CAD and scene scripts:
§ §

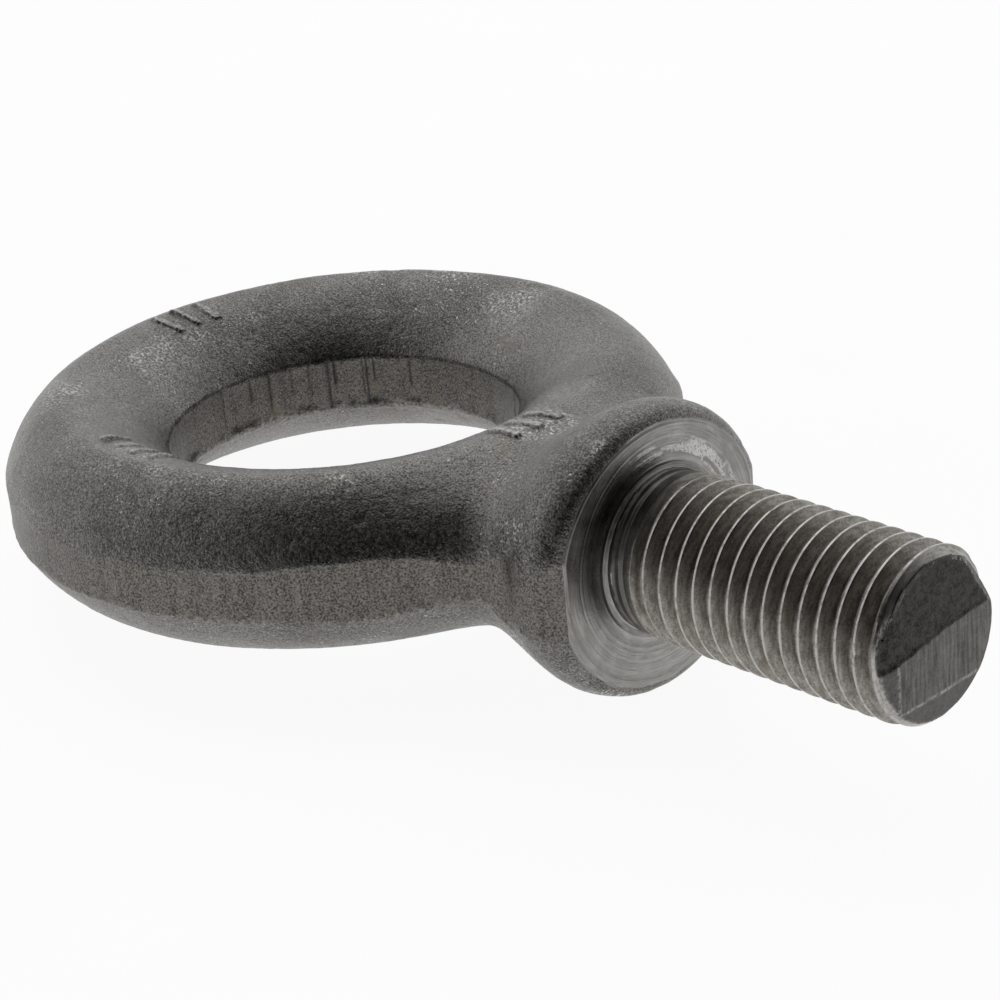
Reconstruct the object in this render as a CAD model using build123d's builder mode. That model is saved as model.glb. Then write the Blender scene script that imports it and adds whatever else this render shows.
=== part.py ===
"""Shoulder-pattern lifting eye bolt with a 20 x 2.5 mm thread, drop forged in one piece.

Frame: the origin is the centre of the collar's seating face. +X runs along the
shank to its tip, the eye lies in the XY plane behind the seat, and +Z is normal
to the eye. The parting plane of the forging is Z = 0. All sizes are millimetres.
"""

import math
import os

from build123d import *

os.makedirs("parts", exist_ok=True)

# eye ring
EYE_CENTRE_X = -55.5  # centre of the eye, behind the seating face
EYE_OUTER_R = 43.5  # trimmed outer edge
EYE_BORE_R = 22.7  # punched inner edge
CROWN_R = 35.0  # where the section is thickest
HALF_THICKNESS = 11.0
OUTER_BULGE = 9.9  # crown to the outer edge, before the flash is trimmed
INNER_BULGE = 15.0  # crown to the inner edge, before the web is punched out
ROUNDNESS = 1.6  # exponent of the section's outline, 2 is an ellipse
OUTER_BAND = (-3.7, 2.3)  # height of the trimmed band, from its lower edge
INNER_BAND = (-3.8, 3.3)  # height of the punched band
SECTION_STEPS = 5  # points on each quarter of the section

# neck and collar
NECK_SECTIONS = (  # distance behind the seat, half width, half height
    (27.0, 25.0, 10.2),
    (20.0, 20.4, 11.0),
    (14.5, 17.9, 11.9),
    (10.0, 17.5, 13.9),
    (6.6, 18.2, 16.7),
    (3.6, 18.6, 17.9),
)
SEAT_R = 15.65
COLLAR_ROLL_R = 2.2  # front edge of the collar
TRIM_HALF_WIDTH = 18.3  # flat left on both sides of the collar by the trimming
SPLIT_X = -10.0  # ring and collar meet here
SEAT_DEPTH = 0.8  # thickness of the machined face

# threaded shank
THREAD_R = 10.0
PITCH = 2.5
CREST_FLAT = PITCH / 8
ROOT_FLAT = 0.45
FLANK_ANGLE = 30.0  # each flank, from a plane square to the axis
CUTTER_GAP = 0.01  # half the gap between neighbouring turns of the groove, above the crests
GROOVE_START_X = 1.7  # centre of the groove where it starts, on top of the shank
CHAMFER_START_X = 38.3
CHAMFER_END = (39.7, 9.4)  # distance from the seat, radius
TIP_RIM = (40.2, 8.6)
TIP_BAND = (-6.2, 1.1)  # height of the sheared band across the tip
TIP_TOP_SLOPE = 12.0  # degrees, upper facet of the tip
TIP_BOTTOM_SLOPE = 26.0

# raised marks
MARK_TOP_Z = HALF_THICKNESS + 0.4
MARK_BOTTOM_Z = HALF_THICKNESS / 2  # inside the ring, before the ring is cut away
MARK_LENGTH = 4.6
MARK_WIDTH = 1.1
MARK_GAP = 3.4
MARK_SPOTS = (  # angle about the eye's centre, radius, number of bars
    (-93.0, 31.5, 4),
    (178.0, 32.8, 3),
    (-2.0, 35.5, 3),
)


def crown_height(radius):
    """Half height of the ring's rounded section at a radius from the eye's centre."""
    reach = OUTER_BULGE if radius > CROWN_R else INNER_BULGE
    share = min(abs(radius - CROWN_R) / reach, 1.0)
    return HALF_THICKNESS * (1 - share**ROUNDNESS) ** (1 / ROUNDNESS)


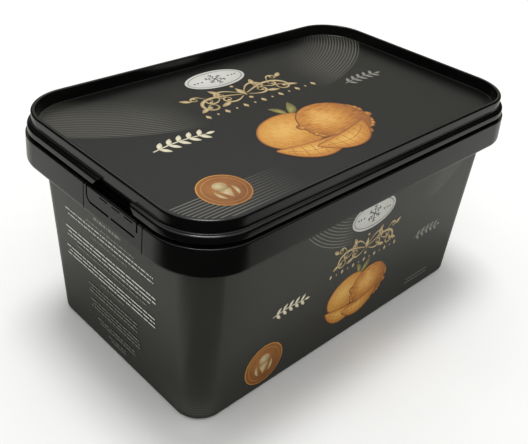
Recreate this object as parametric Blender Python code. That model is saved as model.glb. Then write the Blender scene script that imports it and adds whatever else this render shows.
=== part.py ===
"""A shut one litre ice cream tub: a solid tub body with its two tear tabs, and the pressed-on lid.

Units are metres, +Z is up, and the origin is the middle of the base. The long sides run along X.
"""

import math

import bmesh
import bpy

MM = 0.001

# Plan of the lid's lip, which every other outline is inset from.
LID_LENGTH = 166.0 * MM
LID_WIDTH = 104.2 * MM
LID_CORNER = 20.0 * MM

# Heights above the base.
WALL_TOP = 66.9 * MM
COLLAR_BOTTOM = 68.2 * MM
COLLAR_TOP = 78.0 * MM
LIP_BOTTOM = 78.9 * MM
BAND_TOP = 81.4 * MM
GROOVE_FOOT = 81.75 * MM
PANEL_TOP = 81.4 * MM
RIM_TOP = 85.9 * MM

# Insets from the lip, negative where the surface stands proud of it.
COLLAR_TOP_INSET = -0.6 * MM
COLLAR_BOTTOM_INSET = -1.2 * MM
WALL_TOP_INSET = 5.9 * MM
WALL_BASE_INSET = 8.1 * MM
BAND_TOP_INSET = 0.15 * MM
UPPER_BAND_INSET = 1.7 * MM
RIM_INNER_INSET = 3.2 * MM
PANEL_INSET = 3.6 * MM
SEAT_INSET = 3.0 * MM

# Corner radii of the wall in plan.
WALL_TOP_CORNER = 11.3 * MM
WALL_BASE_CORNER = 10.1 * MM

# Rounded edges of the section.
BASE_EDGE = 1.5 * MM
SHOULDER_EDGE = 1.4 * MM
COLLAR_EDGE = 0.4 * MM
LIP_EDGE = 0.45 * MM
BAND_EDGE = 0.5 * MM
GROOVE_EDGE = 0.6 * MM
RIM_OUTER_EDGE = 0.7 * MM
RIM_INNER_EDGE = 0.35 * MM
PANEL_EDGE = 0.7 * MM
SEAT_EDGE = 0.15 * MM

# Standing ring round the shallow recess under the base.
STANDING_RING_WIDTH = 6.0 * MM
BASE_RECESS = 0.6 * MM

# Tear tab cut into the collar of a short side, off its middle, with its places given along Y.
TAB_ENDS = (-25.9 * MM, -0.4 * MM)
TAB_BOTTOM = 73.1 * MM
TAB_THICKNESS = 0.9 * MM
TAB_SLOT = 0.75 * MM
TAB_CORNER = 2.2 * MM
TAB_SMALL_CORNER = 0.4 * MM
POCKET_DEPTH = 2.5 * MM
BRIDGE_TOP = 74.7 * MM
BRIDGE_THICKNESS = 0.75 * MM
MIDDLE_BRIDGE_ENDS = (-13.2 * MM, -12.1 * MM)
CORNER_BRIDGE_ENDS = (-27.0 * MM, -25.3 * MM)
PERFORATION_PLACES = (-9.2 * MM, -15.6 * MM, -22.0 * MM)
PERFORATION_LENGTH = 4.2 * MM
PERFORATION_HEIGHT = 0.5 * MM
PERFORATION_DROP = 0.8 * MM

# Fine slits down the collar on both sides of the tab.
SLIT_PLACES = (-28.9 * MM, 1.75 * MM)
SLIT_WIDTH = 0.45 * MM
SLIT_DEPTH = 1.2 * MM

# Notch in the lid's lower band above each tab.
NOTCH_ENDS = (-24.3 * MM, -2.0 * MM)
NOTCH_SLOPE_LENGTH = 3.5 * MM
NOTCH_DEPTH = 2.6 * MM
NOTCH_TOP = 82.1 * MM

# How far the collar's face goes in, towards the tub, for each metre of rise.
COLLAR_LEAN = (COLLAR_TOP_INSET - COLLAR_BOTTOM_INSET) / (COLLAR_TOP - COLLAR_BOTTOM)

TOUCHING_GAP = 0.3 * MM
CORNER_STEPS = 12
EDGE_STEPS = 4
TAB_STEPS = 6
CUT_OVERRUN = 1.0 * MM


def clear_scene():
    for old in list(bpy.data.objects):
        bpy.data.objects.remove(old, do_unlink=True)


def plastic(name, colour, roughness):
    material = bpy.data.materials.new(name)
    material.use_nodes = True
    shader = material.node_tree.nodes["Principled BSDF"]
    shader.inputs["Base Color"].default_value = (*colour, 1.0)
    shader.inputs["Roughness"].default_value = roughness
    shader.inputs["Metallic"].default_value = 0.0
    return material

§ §

> _INSTRUCTION_
Repeat these lines exactly and nothing more: the one containing "Recreate this object", the one containing "WALL_BASE_CORNER = 10.1 * MM", and all the lines between.

> _WORKED SOLUTION_
Recreate this object as parametric Blender Python code. That model is saved as model.glb. Then write the Blender scene script that imports it and adds whatever else this render shows.
=== part.py ===
"""A shut one litre ice cream tub: a solid tub body with its two tear tabs, and the pressed-on lid.

Units are metres, +Z is up, and the origin is the middle of the base. The long sides run along X.
"""

import math

import bmesh
import bpy

MM = 0.001

# Plan of the lid's lip, which every other outline is inset from.
LID_LENGTH = 166.0 * MM
LID_WIDTH = 104.2 * MM
LID_CORNER = 20.0 * MM

# Heights above the base.
WALL_TOP = 66.9 * MM
COLLAR_BOTTOM = 68.2 * MM
COLLAR_TOP = 78.0 * MM
LIP_BOTTOM = 78.9 * MM
BAND_TOP = 81.4 * MM
GROOVE_FOOT = 81.75 * MM
PANEL_TOP = 81.4 * MM
RIM_TOP = 85.9 * MM

# Insets from the lip, negative where the surface stands proud of it.
COLLAR_TOP_INSET = -0.6 * MM
COLLAR_BOTTOM_INSET = -1.2 * MM
WALL_TOP_INSET = 5.9 * MM
WALL_BASE_INSET = 8.1 * MM
BAND_TOP_INSET = 0.15 * MM
UPPER_BAND_INSET = 1.7 * MM
RIM_INNER_INSET = 3.2 * MM
PANEL_INSET = 3.6 * MM
SEAT_INSET = 3.0 * MM

# Corner radii of the wall in plan.
WALL_TOP_CORNER = 11.3 * MM
WALL_BASE_CORNER = 10.1 * MM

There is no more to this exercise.